PEG 4000 (Polyethelene Glycol) - this grade is relatively hard. It can be chipped away during mechanical preparation and holds its shape, without being too hard and brittle.
Preparing the Carbowax
Melt at a low-medium heat and allow to partially cool. Either pour into a mould or drop onto the space required. Plasticine can be used to help contain the molten wax, as can homemade cardboard molds. Do not overheat.
Carbowax can also be used as a temporary consolidant in fieldwork, allowing the temporary support and excavation of fragile specimens that can’t be removed without being embedded. Surround the rock in a material like platiscine and pouring melted carbowax into the mould. Remove plasticine when the carbowax is removed. Slowly melt the carbowax to remove.
It is often used in marine archaeology for preservation of timber. There are very few approaches that can be used to recover wet and fragile speicmens from moist environments. However, in this instance it wouldn’t be considered reversible as it is likely the specimen would fall apart without the carbowax binding it.
It can be used as a structural support for spines or other delicate features during preparation. Smaller specimens can be entirely embedded in Carbowax for strength and rigidity during mechanical preparation, which means you can prep both sides (e.g. microvertebrates). It can also be brushed on to fill holes and pores. Cracks can be temporarily filled for stability. Plasticine can be shaped to create a container for the Carbowax, which can be removed when the Carbowax has set.

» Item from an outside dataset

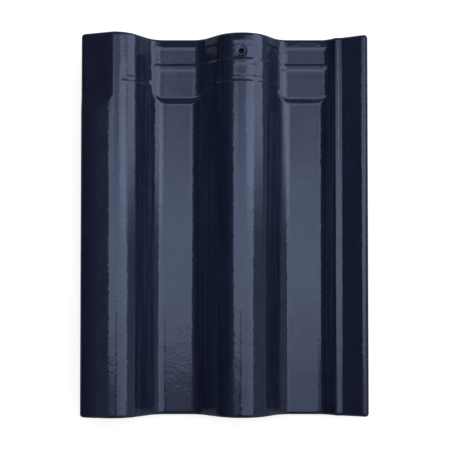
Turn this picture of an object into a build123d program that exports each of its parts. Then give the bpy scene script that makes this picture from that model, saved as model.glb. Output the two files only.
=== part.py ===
"""Interlocking wave roof tile of glazed ceramic, pressed as one piece.

X runs across the tile, from the cover roll on the left to the underlap on the right.
Y runs up the slope, from the tail to the head.
Z points up, out of the weather face, and the floor under the tile is at zero.
"""
from build123d import *
import os
from math import atan2, cos, degrees, isclose, radians, sin, tan

# Overall size, mm
tile_length = 400.0
tile_width = 300.0
wall = 10.0
foot_depth = 8.0
side_overlap = 25.0

# Cover roll: heights are above the pan, slopes are in degrees from level
cover_crest_inset = 34.0
cover_crest_rise = 36.5
cover_crest_radius = 32.0
cover_edge_slope = 14.0
cover_flank_slope = 51.5

# Second roll and the pans beside it: it stands a little left of halfway between cover rolls
roll_crest_shift = 3.9
roll_crest_rise = 33.0
roll_crest_radius = 37.0
roll_left_slope = 46.5
roll_right_slope = 52.0
pan_fillet = 20.0

# Ledge and underlap on the right, which the next tile's cover roll closes over
ledge_inset = 21.5
ledge_slope = 40.0
ledge_rise = 12.5
ledge_foot_radius = 16.0
ledge_edge_radius = 4.5
ledge_under_radius = 2.0
ledge_root_radius = 5.0
underlap_slope = 35.0
underlap_top_slope = 20.0
underlap_bend_radius = 25.0
lap_clearance = 1.0

# Rounding of the weather face's edges
side_radius = 4.0
end_radius = 3.5

# Rebate on the cover roll's head corner, under the tile diagonally above
rebate_length = 65.0
rebate_slope = 17.5
rebate_sink = 0.2
runout_length = 20.0
runout_rise = 3.2

# Raised floor of the pans at the head, which the tile above lands on
floor_rise = 3.7
floor_length = 63.0
floor_step_length = 6.0
floor_lap = 0.5

# Weather bars across the raised floors and the second roll
bar_rise = 0.8
bar_reach = 7.0
head_bar_from_head = 3.5
head_bar_width = 7.0
lower_bar_from_head = 28.3
lower_bar_width = 6.2

# Grooves across both rolls, past the bars
groove_from_head = 45.2
groove_width = 5.7
groove_depth = 0.8
cover_groove_start = 10.0

# Nail hole on the second roll's crest, in a shallow dish
nail_radius = 2.8
nail_from_head = 20.0
nail_dish_radius = 6.3
nail_seat_radius = 4.6
nail_dish_depth = 1.2

# Lugs under the head and ribs under the tail, one of each in a pan
foot_draft = 8.0
foot_corner = 2.0
lug_width = 34.0
lug_thickness = 10.0
lug_from_head = 2.0
rib_width = 44.0
rib_thickness = 9.0
rib_from_tail = 6.0

half_width = tile_width / 2
head_y = tile_length / 2
tail_y = -tile_length / 2
cover_width = tile_width - side_overlap
cover_crest_x = cover_crest_inset - half_width
roll_crest_x = cover_crest_x + cover_width / 2 - roll_crest_shift
ledge_root_x = cover_width - half_width
ledge_foot_x = ledge_root_x - ledge_inset
clear_height = 2 * cover_crest_rise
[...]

Protective Packaging and Transportation
Carbowax is also useful to protect fragile features like ammonite spines during shipping and transportation, as the recipient simply has to soak the fossil in warm water to remove. It can also be used to help safely transport fossils from the field back to the workshop.
When finished, simply place the fossil with the wax in warm-hot water (approx 75°C) and the wax will dissolve. You can also chip away most of it first or remove entirely mechanically if it is safe to do so. Run through a coffee filter first if there are bits of matrix in it. To recover and reuse the wax, wait for the water to evaporate at room temperature and collect.